A new minister has yet to be named after Jordan lost her seat in the Sept. 20 vote that gave Prime Minister Justin Trudeau’s Liberals another minority government.

Ottawa’s new strategy has four pillars: conservation, with improved habitat monitoring and ecosystem planning, enhancing hatcheries, “transforming” fisheries, and collaborating with different levels of government, including Indigenous nations.

The plan would add $100 million to the $142.85 million B.C. Salmon Restoration and Innovation Fund and create a new “restoration centre of expertise.”

The new Pacific Salmon Commercial Transition Program is also expected to provide harvesters with the option to retire their licenses at fair market value, helping to create a smaller commercial harvesting sector, Ottawa has said.

In June, the federal government announced the closure of about 60 per cent of commercial salmon fisheries for this season. It said recreational fisheries would also be restricted where commercial closures were in place to conserve stocks.

However, Greg Taylor, an independent consultant who advises the B.C.−based non−profit Watershed Watch Society, said a commercial Fraser River pink salmon fishery that had been among the closures was open for several days earlier this month.

Pinks aren’t “super abundant,” he said in an interview, but they’re not faring as poorly as the coho and steelhead that are running with them, at risk of being caught up.

The Committee on the Status of Endangered Wildlife in Canada has assessed two steelhead populations that spawn in tributaries of the Fraser as endangered and in 2018 recommended an emergency listing under the Species at Risk Act, which would trigger habitat protections, but that was declined by the federal cabinet.

A Fisheries and Oceans Canada notice posted online said the pink fishery was “designed to address stocks of concern restraints,” other species were to be released unharmed and observers were required, though Taylor said salmon fisheries tend to need better observation to ensure threatened fish aren’t disturbed.

Taylor said Fisheries and Oceans indicated there would be meaningful consultation with stakeholders in salmon harvesting ahead of further changes, so the opening of the pink fishery “undermines (his) confidence” in the rest of Ottawa’s new strategy.

Fisheries and Oceans did not respond to questions about the opening of the pink fishery and the new strategy that’s still being developed in time for publication.

Commercial harvesters should be fairly compensated for retiring their licenses, Taylor added.
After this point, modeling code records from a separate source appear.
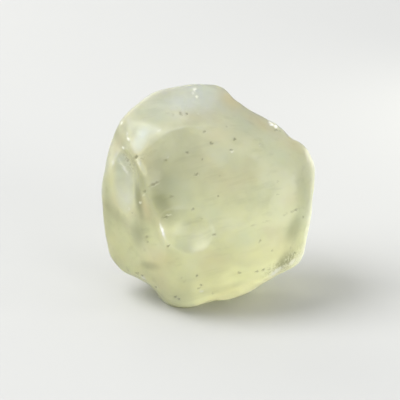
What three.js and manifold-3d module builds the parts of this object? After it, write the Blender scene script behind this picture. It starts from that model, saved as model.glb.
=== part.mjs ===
// A nodule of Libyan desert glass: one wind-worn lump of pale yellow silica glass, standing on a flat spot.
// Lengths are in millimetres and angles in degrees. +Z is up. The broad face looks along -Y and leans back.
//
// The lump is worked out as a distance from its centre along each direction. It starts as a thick lens
// whose rim follows a drawn outline. Flat cuts and round hollows are then taken off it, each with its own
// worn edge, and gentle waves are worn all over.
// The face frame is the one that the outline is drawn in: u to the right, v up and w out of the broad face.

import * as THREE from "three";
import { mergeVertices } from "three/addons/utils/BufferGeometryUtils.js";
import Module from "manifold-3d";

// How far the broad face leans back from upright.
const FACE_LEAN = 20;

// The lens: how far it bulges to the front and back, and the power that makes it squarer than an ellipse.
const FRONT_DEPTH = 20.5;
const BACK_DEPTH = 19;
const SQUARENESS = 2.6;

// How far the flat spot lies below the centre.
const FOOT_DROP = 24.7;

// How many parts each edge of the starting ball is split into, less one.
const MESH_DETAIL = 20;

// The rim as the broad face shows it, [u, v], anticlockwise from the right.
const OUTLINE = [
  [25.5, 2.0], [25.6, 5.4], [25.1, 8.4], [24.0, 11.0], [22.2, 12.8], [19.8, 14.2], [17.6, 16.2],
  [14.3, 18.3], [10.2, 20.6], [6.7, 23.0], [3.8, 25.8], [-1.1, 26.7], [-6.3, 26.4], [-12.9, 24.6],
  [-17.3, 21.6], [-21.0, 17.4], [-23.5, 11.6], [-24.8, 5.4], [-25.2, -1.9], [-24.6, -8.9], [-23.2, -14.8],
  [-21.2, -17.4], [-17.3, -19.6], [-13.6, -21.8], [-10.8, -25.4], [-8.5, -26.9], [-6.0, -27.1],
  [1.1, -25.3], [5.9, -24.4], [9.1, -23.3], [15.8, -19.2], [21.3, -16.4], [22.8, -13.6], [23.9, -8.9],
  [24.8, -2.5],
];

// Each cut takes material off around a point [u, v] of the front, side 1, or of the back, side -1.
// turn and lift aim its normal, in degrees to the right and up from straight out of that side. depth is how
// far it bites there, and edge is how widely its rim is worn round. A flat has no bow. A hollow is part of
// an egg whose radii across, along and deep are bow, and spin turns its long way clockwise from upright.
// A floor cuts a hollow off level, with its own aim and depth, and valley is the width over which it curves
// up into the wall.
const CUTS = [
  { name: "broad face", side: 1, at: [4, 0], turn: 5, lift: -2, depth: 3.8, edge: 3 },
  { name: "left side", side: 1, at: [-18, -2], turn: -50, lift: -15, depth: 3, edge: 1.4 },
  { name: "upper left side", side: 1, at: [-20, 10], turn: -60, lift: 6, depth: 1.1, edge: 1 },
  { name: "top", side: 1, at: [-6, 20], turn: -6, lift: 44, depth: 3.7, edge: 1.4 },
  { name: "flake", side: 1, at: [-15.5, 14], turn: -14, lift: 20, depth: 2, edge: 1.2 },
  {
    name: "thumb hollow", side: 1, at: [1.5, 5], turn: 0, lift: 0, depth: 7.6, edge: 2.4,
    bow: [28, 22, 22], floor: { turn: -5, lift: -6, depth: 4.8, valley: 3 },
  },
  {
    name: "lower dish", side: 1, at: [-4.4, -8], turn: -4, lift: 8, depth: 4.1, edge: 1.8,
    bow: [9.5, 9.5, 9.5],
  },
  {
    name: "lower groove", side: 1, at: [-14.5, -9.5], turn: -36, lift: -12, depth: 3.2, edge: 1.6,
    bow: [5, 12, 6], spin: -6,
  },
  {
    name: "left oval", side: 1, at: [-20.5, 1], turn: -66, lift: 8, depth: 4.2, edge: 0.9,
    bow: [8, 12, 9],
  },
  { name: "upper right", side: 1, at: [13, 17], turn: 28, lift: 46, depth: 1.5, edge: 3 },
  { name: "underside", side: 1, at: [6, -21], turn: 14, lift: -52, depth: 1.2, edge: 1.4 },
  { name: "right shoulder", side: 1, at: [18, 3], turn: 36, lift: 4, depth: 0.8, edge: 7 },
  { name: "lower right corner", side: 1, at: [18.5, -12.5], turn: 46, lift: -22, depth: 1.6, edge: 2 },
  { name: "back face", side: -1, at: [4, 2], turn: 10, lift: 8, depth: 2, edge: 3 },
  { name: "back top", side: -1, at: [3, 18], turn: 6, lift: 46, depth: 2.4, edge: 2 },
  { name: "back left", side: -1, at: [-16, -6], turn: -42, lift: -10, depth: 2.2, edge: 2.4 },
  {
    name: "back dish", side: -1, at: [9, -7], turn: 24, lift: -14, depth: 2.4, edge: 1.2,
    bow: [16, 16, 16],
  },
  {
    name: "back flake", side: -1, at: [-8, 9], turn: -18, lift: 16, depth: 2.2, edge: 1,
    bow: [12, 12, 12],
  },
];

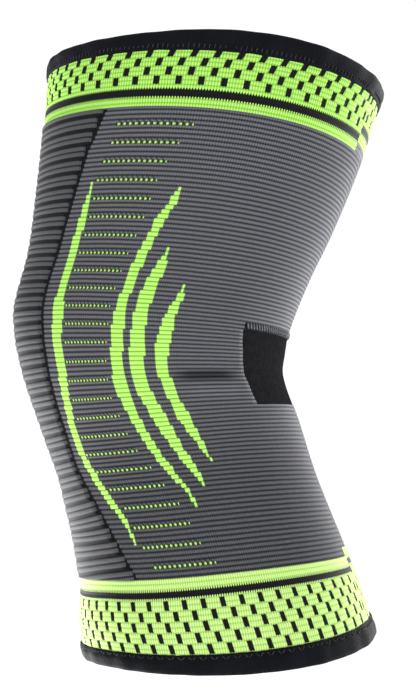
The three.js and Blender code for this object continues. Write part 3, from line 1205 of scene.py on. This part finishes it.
@dataclass(kw_only=True)
class Cuff(KnitWall):
    """A lime cuff with black blocks in a brick pattern, and the stripes between it and the leg."""

    slot: str = "cuff_knit"
    end: CuffEnd
    leg_edge: float
    tape_edge: float
    stripe_start: float
    stripe_end: float
    first_row: float
    first_brick: float
    slant: float
    slant_gain: float
    away: float
    row_courses: float
    block_share: float
    yarn: Yarn
    jog_turn: float
    columns: int = 392
    rows_per_course: int = 4
    wall: float = 0.0024
    bricks_round: float = 49.0
    rib_depth: float = 0.00035
    block_depth: float = 0.0004
    under_tape: float = 1.2
    # How soft the edges of the sunk blocks, the black yarn and the stripes are, and the stripes' teeth
    sunk_blur: float = 0.04
    block_blur: float = 0.02
    stripe_blur: float = 0.06
    teeth: float = 0.35

    def jogged(self, turn: Points, course: Points) -> Points:
        """Course of the pattern at a place, with the jog where the rounds begin."""
        past = np.mod(turn - self.jog_turn, 360.0)
        return course + JOG_COURSES * np.clip(1.0 - past / JOG_FADE, 0.0, 1.0)

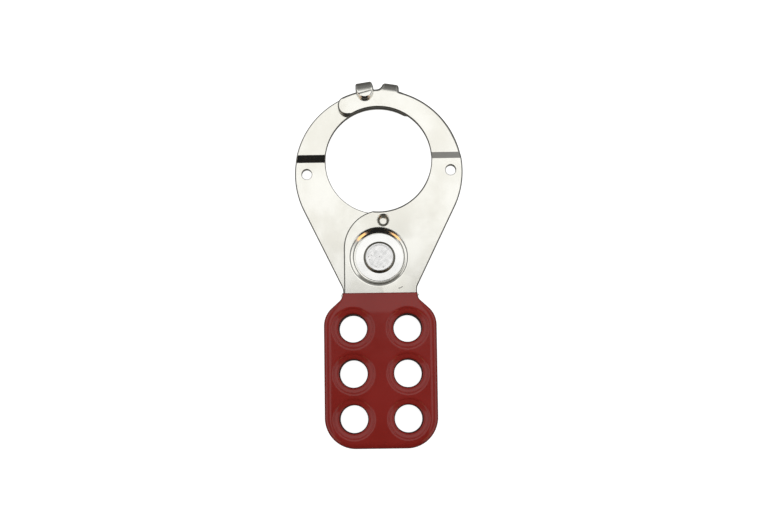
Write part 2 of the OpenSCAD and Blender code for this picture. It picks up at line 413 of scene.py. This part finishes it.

But he believes the full $647 million allocated to the salmon strategy should go toward conserving and restoring salmon populations, while the money Ottawa would need to buy out licenses should come from somewhere else.

“The last time we did a major buy back, it cost over $250 million in 2021 dollars. I’m not saying it’s going to be that much anymore, but you take $50 or $100 million out of the $647 (million) to start compensating commercial fishers, that weakens it.”

Ned said his top priority is to see funding allocated through true government−to− government relationships with First Nations, in accordance with B.C.’s 2019 law adopting the United Nations Declaration on the Rights of Indigenous Peoples.

They need to be part of decision−making over funding requirements and how projects to support salmon recovery are implemented in their territories, he said.

While many Indigenous groups have received money for projects under the B.C. salmon restoration fund, for example, so have many non−profit organizations that Ned said are still learning how to work with First Nations.

In addition to the new Pacific salmon strategy, the federal government has adopted a 2018−22 implementation plan for its Wild Salmon Policy established in 2005.